Das Spiel ist aus
Summary
Berlin, winter 1931: neon sludge oozes across wet asphalt while the city exhales its last pre-Nazi cigarette. Into this chiaroscuro staggers Michael Hartung, once a celebrated gambler whose nerves were violin strings, now a penniless insomniac pacing the perimeter of his own ghost. His estranged wife, Irene—radiant as a streetlamp’s sodium halo—has re-married granite-industrialist Bruckner, a man who buys silence by the yard. Their adolescent daughter Lore, porcelain yet already chipped, drifts between drawing rooms, collecting secrets like cigarette cards. Michael, clutching a final marker signed in vodka and desperation, gate-crashes Lore’s birthday masquerade: masks of commedia dell’arte, champagne laced with ether, a string quartet sawing at Mahler. Over one suffocating night he wagers every last second of visitation rights on a single hand of baccarat; the cards sneer back. By dawn the girl has vanished, Bruckner lies pulseless beside a guttering candelabrum, and Irene’s silk gown is patterned with someone else’s arterial spray.

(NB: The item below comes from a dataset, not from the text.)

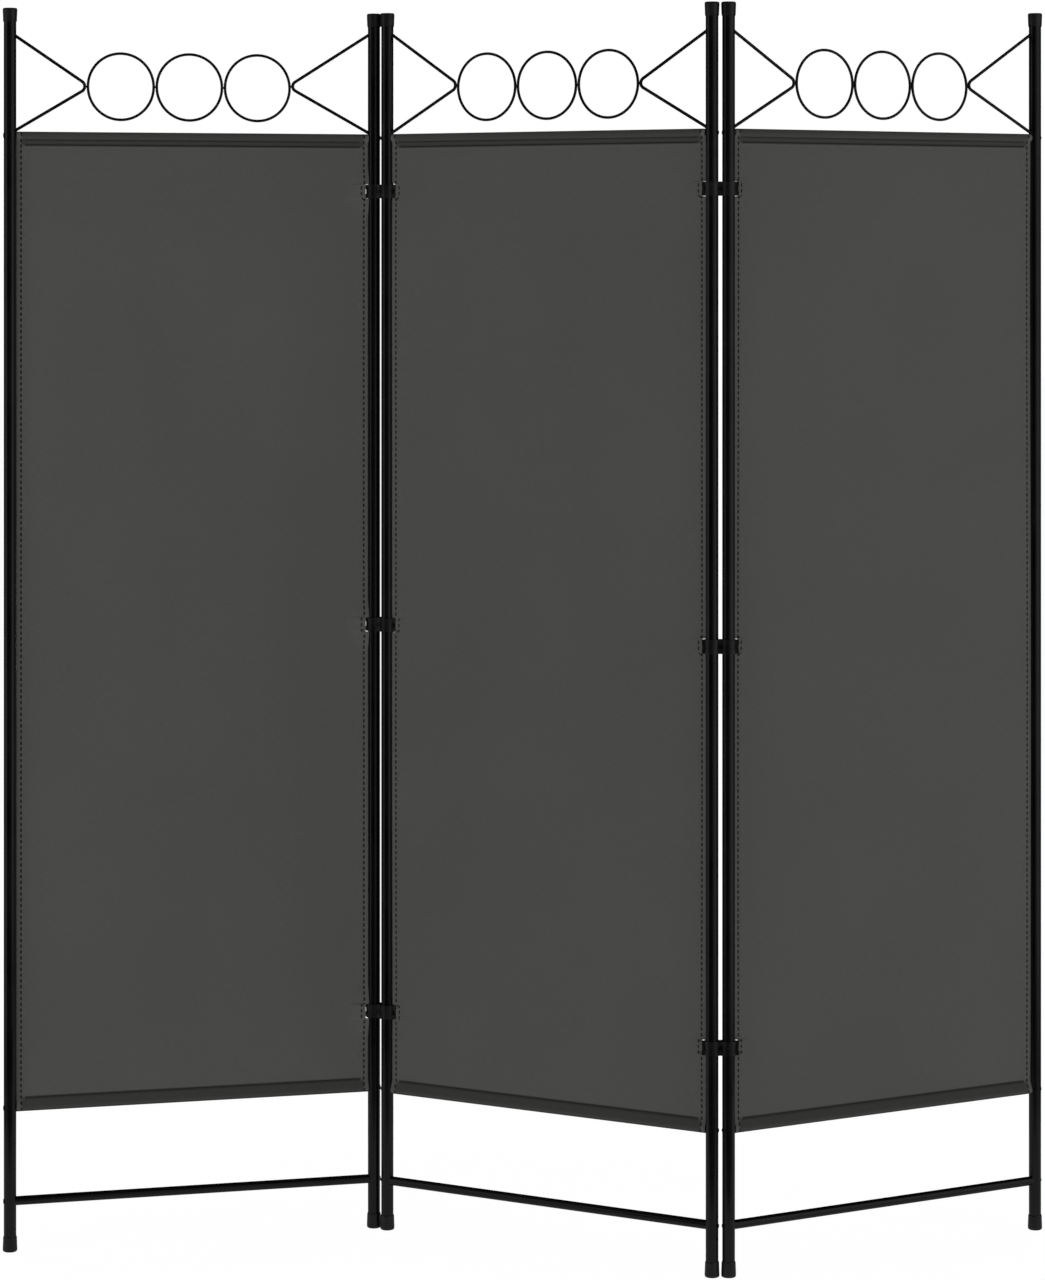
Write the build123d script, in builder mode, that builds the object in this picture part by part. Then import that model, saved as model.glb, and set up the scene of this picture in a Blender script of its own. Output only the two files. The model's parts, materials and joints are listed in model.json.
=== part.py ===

Police sirens wail like Munch’s painted scream while Michael flees through Tiergarten fog, chasing the echo of Lore’s lullaby into Spree barges and anarchist safehouses. Each encounter—an absinthe-sodden poet, a one-eyed communist agitator, a cabaret chanteuse who sings only in questions—peels back another lamella of guilt. The city itself becomes prosecutor: streetlights flicker Morse accusations, cobblestones shift beneath his feet like a rigged roulette wheel. When the net finally tightens in the skeletal shell of the abandoned Anhalter Bahnhof, Michael confronts not detectives but Lore, revolver trembling in her small steady hand. She knows the truth: he did not kill Bruckner, yet his reckless return detonated the chain reaction that did. In the cavernous echo she offers him one final stake—walk away forever, or stay and swallow the verdict of her bullet. Michael steps forward, arms wide, and the screen detonates into whiteout. End credits roll over the sound of a single die clattering on marble, never landing.